Repeat the material exactly as it appears.

++++ Recorded information ++++

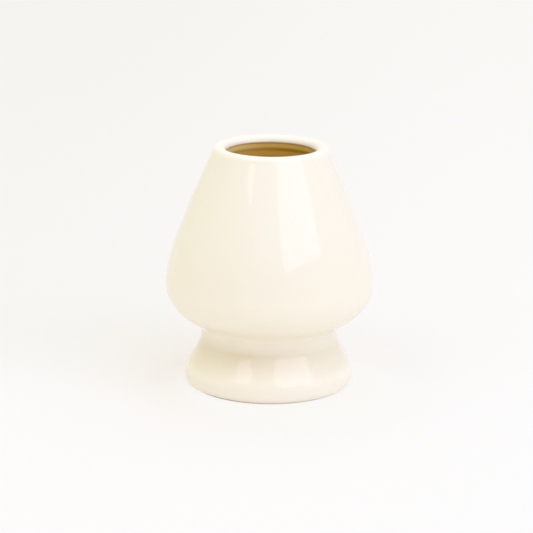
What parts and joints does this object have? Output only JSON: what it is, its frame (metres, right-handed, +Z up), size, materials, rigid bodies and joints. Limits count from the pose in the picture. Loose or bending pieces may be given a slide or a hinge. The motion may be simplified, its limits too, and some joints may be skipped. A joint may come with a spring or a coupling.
{
  "type": "tea whisk holder",
  "caption": "Hollow stand of ochre clay with a cream glaze coat, with a flared foot, tight waist and tapering belly, on which a bamboo tea whisk dries over the open mouth.",
  "frame": {"origin": "centre of the foot ring, on the surface the holder stands on", "axes": "+Z up along the axis of revolution, from the foot to the mouth"},
  "size_m": [0.062, 0.062, 0.0724],
  "materials": {
    "bare_clay": "unglazed fine ochre clay, matt, in the throat and cavity and on the ring that the foot stands on",
    "cream_glaze": "glossy opaque cream glaze, even and unpatterned"
  },
  "bodies": {
    "root": {"clay_body": "bare_clay", "glaze_coat": "cream_glaze"}
  },
  "joints": []
}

++++

**Solution to the exercise**
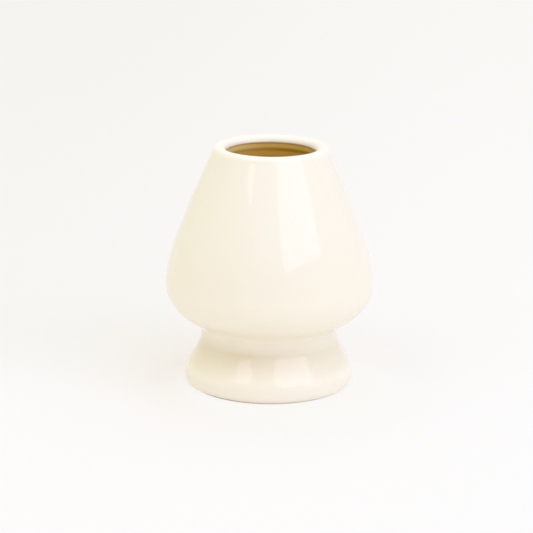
What parts and joints does this object have? Output only JSON: what it is, its frame (metres, right-handed, +Z up), size, materials, rigid bodies and joints. Limits count from the pose in the picture. Loose or bending pieces may be given a slide or a hinge. The motion may be simplified, its limits too, and some joints may be skipped. A joint may come with a spring or a coupling.
{
  "type": "tea whisk holder",
  "caption": "Hollow stand of ochre clay with a cream glaze coat, with a flared foot, tight waist and tapering belly, on which a bamboo tea whisk dries over the open mouth.",
  "frame": {"origin": "centre of the foot ring, on the surface the holder stands on", "axes": "+Z up along the axis of revolution, from the foot to the mouth"},
  "size_m": [0.062, 0.062, 0.0724],
  "materials": {
    "bare_clay": "unglazed fine ochre clay, matt, in the throat and cavity and on the ring that the foot stands on",
    "cream_glaze": "glossy opaque cream glaze, even and unpatterned"
  },
  "bodies": {
    "root": {"clay_body": "bare_clay", "glaze_coat": "cream_glaze"}
  },
  "joints": []
}